A popular framework for understanding this integrated approach is the “triple bottom line,” sometimes called the “Three P’s”: People, Planet, and Profit. A company pursuing a triple bottom line aims to measure its success not only by its financial performance (Profit) but also by its social (People) and environmental (Planet) impact. This means asking critical questions. Are we paying our employees a living wage and ensuring safe working conditions? That relates to ‘People.’ What is our carbon footprint? Are our products sustainable? That’s about the ‘Planet.’
Of course, this raises the challenge of authenticity. How can consumers and investors know if a company is genuinely committed to these principles or if it’s engaging in “greenwashing”? Greenwashing is a critical term you must know. It refers to the practice of making misleading or unsubstantiated claims about the environmental benefits of a product, service, or company policy. A company might spend millions on an advertising campaign to tell everyone how green it is, while its actual operations remain environmentally harmful. It’s a form of corporate propaganda, and discerning consumers are becoming increasingly wary of it.
So what does genuine CSR look like in practice? Let’s consider the apparel industry. A company practicing strong CSR would go beyond simply stating it cares about the environment. It would invest in ethical sourcing for its materials, like using organic cotton that requires less water. It would ensure supply chain transparency, meaning it knows exactly which factories are making its clothes and can verify that those factories provide safe conditions and fair wages to their workers. This is a stark contrast to the “fast fashion” model, which has often been criticized for exploitative labor practices and immense environmental waste.
The impetus for this shift towards more robust CSR comes from several sources. Firstly, consumer demand. Modern consumers, particularly younger generations, are increasingly making purchasing decisions based on a company’s ethical record. They are willing to pay more for products from brands they believe are doing good in the world. Secondly, there’s employee engagement. People want to work for companies that have a positive mission and reflect their own values. A strong CSR profile helps attract and retain top talent. Finally, there’s risk management. Companies with poor environmental or labor records are at greater risk of regulatory fines, consumer boycotts, and damage to their brand equity, which can be financially devastating.
In conclusion, the conversation around corporate social responsibility has matured significantly. It has moved from the periphery of business concerns to its very core. The old shareholder-centric view is no longer sufficient for long-term viability in a world where stakeholders—from customers to employees—demand more. True CSR is not a marketing gimmick; it is a fundamental component of a sustainable, resilient, and, ultimately, more profitable modern business strategy.
Advanced Vocabulary and Phrases
- Prevailing: An adjective that means existing at a particular time; current or dominant.
- How we used it: The prevailing business philosophy was the one that was most widely accepted and dominant for a long period.

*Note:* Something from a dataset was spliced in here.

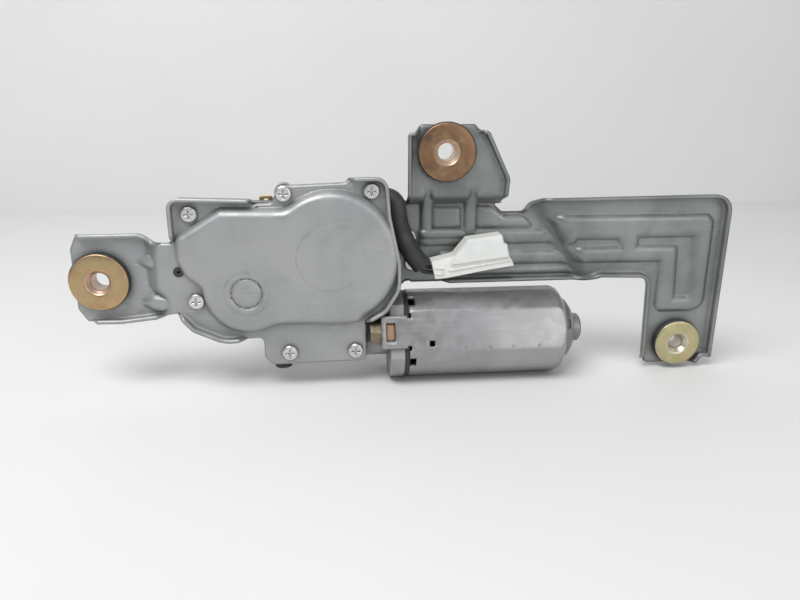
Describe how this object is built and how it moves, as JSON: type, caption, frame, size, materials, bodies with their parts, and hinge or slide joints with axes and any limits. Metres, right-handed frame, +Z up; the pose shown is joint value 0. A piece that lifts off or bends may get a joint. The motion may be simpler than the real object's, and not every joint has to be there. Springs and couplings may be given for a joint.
{
  "type": "wiper motor",
  "caption": "Rear wiper motor: geared drive with an oscillating output shaft, stamped cover, round motor with flats, and a stamped arm on rubber bushes.",
  "frame": {"origin": "on the output shaft's axis, at the middle of the wiper arm's seat", "axes": "+Y along the output shaft, the way the wiper arm comes off; the cover faces -Y; +X along the motor's axis, from the gearbox to the end cap; +Z up, from the right bush to the top bush"},
  "size_m": [0.3312, 0.0862, 0.1314],
  "materials": {
    "cover_steel": "zinc plated, scuffed",
    "gasket": "matt",
    "cast_alloy": "as cast",
    "screw_steel": "bright zinc",
    "black_rubber": "matt",
    "brass": "stamped",
    "arm_steel": "galvanised",
    "sleeve": "braided",
    "wire_black": "smooth",
    "connector": "moulded",
    "tin": "tinned",
    "can_steel": "bright zinc",
    "cap_steel": "bright zinc",
    "magnet": "sintered",
    "card": "moulded",
    "carbon": "pressed",
    "spring_steel": "drawn",
    "bolt_gold": "yellow zinc",
    "nut_copper": "copper flashed",
    "bronze": "sintered",
    "gear_steel": "sintered",
    "shaft_steel": "ground",
    "core_steel": "laminated",
    "copper": "enamelled",
    "wheel_plastic": "moulded",
    "washer_gold": "yellow zinc",
    "washer_bronze": "aged yellow zinc",
    "washer_green": "pale olive zinc",
    "grey_rubber": "matt"
  },
  "bodies": {
    "housing": {"cover_plate": "cover_steel", "cover_gasket": "gasket", "gear_housing": "cast_alloy", "cover_screws": "screw_steel", "vent_plug": "black_rubber", "drain_nozzle": "black_rubber", "earth_tab": "brass", "earth_rivet": "screw_steel", "arm_bracket": "arm_steel", "arm_screws": "screw_steel", "wire_grommet": "black_rubber", "wire_sleeve": "sleeve", "lead_wires": "wire_black", "connector_housing": "connector", "connector_terminals": "tin", "connector_clip": "connector", "motor_can": "can_steel", "end_cap": "cap_steel", "magnets": "magnet", "brush_card": "card", "carbon_brushes": "carbon", "brush_springs": "spring_steel", "motor_bolts": "bolt_gold", "motor_nuts": "nut_copper", "front_bearing": "bronze", "rear_bearing": "bronze", "nose_bush": "bronze", "thrust_pad": "gear_steel", "wheel_axle": "shaft_steel", "wheel_washers": "gear_steel", "park_switch_plate": "card", "park_switch_contacts": "brass", "shaft_seal": "black_rubber", "front_shaft_bush": "bronze", "rear_shaft_bush": "bronze", "pinion_washer": "gear_steel", "clip_washer": "gear_steel", "bush_sleeve_left": "washer_gold", "bush_sleeve_top": "washer_bronze", "bush_sleeve_right": "washer_green", "bush_rubber_left": "grey_rubber", "bush_rubber_top": "grey_rubber", "bush_rubber_right": "grey_rubber", "bush_washer_left": "washer_gold", "bush_washer_top": "washer_bronze", "bush_washer_right": "washer_green"},
    "armature": {"armature_shaft": "shaft_steel", "armature_core": "core_steel", "armature_windings": "copper", "commutator": "copper"},
    "wheel": {"worm_wheel": "wheel_plastic", "park_contact_ring": "brass"},
    "output": {"output_shaft": "shaft_steel", "output_pinion": "gear_steel", "shaft_circlip": "spring_steel"},
    "link": {"link_plate": "gear_steel"},
    "sector": {"sector_gear": "gear_steel", "pivot_pin": "shaft_steel", "crank_pin": "shaft_steel"}
  },
  "joints": [
    {"name": "armature_spin", "type": "hinge", "parent": "housing", "child": "armature", "pos_m": [0.1, -0.048, -0.029], "axis": [1, 0, 0], "continuous": true},
    {"name": "wheel_spin", "type": "hinge", "parent": "housing", "child": "wheel", "pos_m": [0.038, -0.048, 0.00562], "axis": [0, 1, 0], "continuous": true},
    {"name": "output_swing", "type": "hinge", "parent": "housing", "child": "output", "pos_m": [0, 0, 0], "axis": [0, 1, 0], "range_deg": [-55, 55]},
    {"name": "link_swing", "type": "hinge", "parent": "housing", "child": "link", "pos_m": [0, 0, 0], "axis": [0, 1, 0], "range_deg": [-11, 11]},
    {"name": "sector_swing", "type": "hinge", "parent": "link", "child": "sector", "pos_m": [0.00444, -0.0603, 0.02206], "axis": [0, 1, 0], "range_deg": [-22, 22]}
  ],
  "couplings": [
    {"joint": "wheel_spin", "follows": "armature_spin", "ratio": 0.019608},
    {"joint": "link_swing", "follows": "output_swing", "ratio": 0.2},
    {"joint": "sector_swing", "follows": "output_swing", "ratio": -0.4}
  ]
}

- Shareholder: A noun for an owner of shares in a company.
- How we used it: Shareholder theory argues that a company’s main duty is to the shareholders, the people who own the company and want to see a financial return.
- Stakeholder: A noun for a person or group with an interest or concern in something, especially a business. This is a broader term than shareholder.
- How we used it: Stakeholder theory says a company is responsible to employees, customers, and the community—all of whom are considered stakeholders.
- Philanthropy: This noun refers to the desire to promote the welfare of others, expressed especially by the generous donation of money to good causes.
- How we used it: The lecture distinguished modern CSR from mere philanthropy, explaining that CSR is integrated into the business, not just about donating money.
- Greenwashing: A noun for the practice of making a company or product appear more environmentally friendly than it actually is.
- How we used it: We defined greenwashing as a form of corporate propaganda where a company might advertise its “green” credentials while still having harmful operations.
- Ethical sourcing: A noun phrase meaning the process of ensuring that the products being sourced are obtained in a responsible and sustainable way.
- How we used it: A company practicing ethical sourcing would, for example, choose organic cotton to minimize its environmental impact.
- Supply chain transparency: A noun phrase that means the company knows and discloses where its products and materials come from, and under what conditions they were made.
- How we used it: Supply chain transparency was given as an example of good CSR, where a company can verify that its factory workers are treated fairly.
- Brand equity: A noun phrase that refers to the commercial value that derives from consumer perception of the brand name of a particular product or service, rather than from the product or service itself.
- How we used it: A scandal can cause damage to a company’s brand equity, meaning people’s trust in and positive perception of the brand is lost, which hurts the business.
- Periphery: A noun for the outer limits or edge of an area or object. In a conceptual sense, it means a secondary or minor position.
- How we used it: The lecturer concluded that CSR has moved from the periphery of business concerns, meaning it’s no longer a minor issue, but is now central.
- Viability: A noun that means the ability to work successfully or survive.
- How we used it: The old business model is “no longer sufficient for long-term viability,” meaning it is not a successful strategy for survival in the modern world.